*Required work*:
In the data below, locate each line with the word "rigid" and list it.

*Records for this exercise*:
%%

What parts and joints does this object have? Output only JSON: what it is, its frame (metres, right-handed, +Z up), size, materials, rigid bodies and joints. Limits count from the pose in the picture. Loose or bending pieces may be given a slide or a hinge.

%%
%%

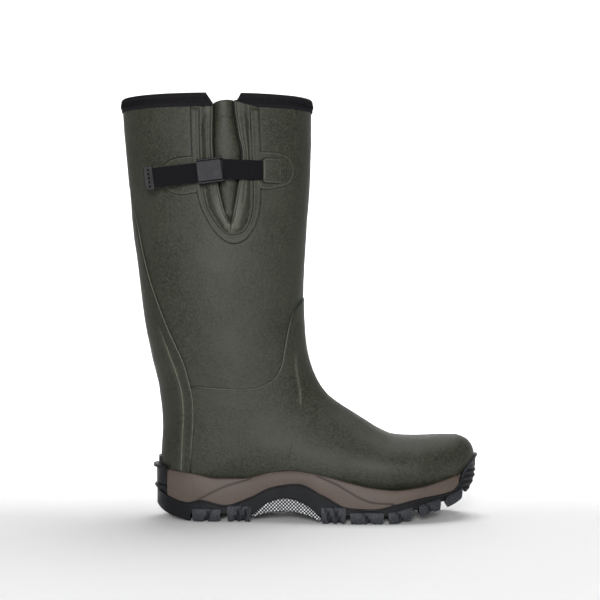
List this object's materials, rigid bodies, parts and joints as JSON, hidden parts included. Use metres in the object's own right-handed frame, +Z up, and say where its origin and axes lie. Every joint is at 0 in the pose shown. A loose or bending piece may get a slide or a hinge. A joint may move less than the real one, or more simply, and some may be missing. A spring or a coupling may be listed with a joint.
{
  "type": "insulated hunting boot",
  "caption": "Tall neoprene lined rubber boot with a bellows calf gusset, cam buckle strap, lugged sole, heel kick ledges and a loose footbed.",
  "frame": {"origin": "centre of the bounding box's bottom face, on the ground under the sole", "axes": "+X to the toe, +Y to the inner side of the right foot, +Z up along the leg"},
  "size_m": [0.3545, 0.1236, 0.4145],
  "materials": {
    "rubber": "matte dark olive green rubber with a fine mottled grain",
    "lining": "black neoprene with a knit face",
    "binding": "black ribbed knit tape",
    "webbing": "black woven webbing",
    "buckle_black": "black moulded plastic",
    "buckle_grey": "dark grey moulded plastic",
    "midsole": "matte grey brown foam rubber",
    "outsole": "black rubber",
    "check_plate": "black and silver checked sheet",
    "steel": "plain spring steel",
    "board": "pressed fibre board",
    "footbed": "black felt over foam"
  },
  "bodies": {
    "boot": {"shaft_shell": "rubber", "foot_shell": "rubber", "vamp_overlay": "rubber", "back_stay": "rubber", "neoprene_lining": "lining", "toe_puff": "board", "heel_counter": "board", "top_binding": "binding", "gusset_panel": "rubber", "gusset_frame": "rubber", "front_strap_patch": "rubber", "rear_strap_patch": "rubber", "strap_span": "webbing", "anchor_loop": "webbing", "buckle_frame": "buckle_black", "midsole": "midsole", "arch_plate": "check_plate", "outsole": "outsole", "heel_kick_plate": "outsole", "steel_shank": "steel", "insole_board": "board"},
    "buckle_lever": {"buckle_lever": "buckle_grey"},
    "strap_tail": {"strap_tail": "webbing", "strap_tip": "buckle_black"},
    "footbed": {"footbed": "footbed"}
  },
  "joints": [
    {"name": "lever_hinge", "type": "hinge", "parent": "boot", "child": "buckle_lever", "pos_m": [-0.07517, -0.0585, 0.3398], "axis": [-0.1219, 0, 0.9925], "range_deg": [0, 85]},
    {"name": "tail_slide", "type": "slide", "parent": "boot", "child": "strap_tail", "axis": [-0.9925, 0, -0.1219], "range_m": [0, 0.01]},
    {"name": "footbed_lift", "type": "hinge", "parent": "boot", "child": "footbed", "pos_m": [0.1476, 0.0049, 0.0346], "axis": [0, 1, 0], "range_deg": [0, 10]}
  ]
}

%%

*Completed task*:
What parts and joints does this object have? Output only JSON: what it is, its frame (metres, right-handed, +Z up), size, materials, rigid bodies and joints. Limits count from the pose in the picture. Loose or bending pieces may be given a slide or a hinge.
List this object's materials, rigid bodies, parts and joints as JSON, hidden parts included. Use metres in the object's own right-handed frame, +Z up, and say where its origin and axes lie. Every joint is at 0 in the pose shown. A loose or bending piece may get a slide or a hinge. A joint may move less than the real one, or more simply, and some may be missing. A spring or a coupling may be listed with a joint.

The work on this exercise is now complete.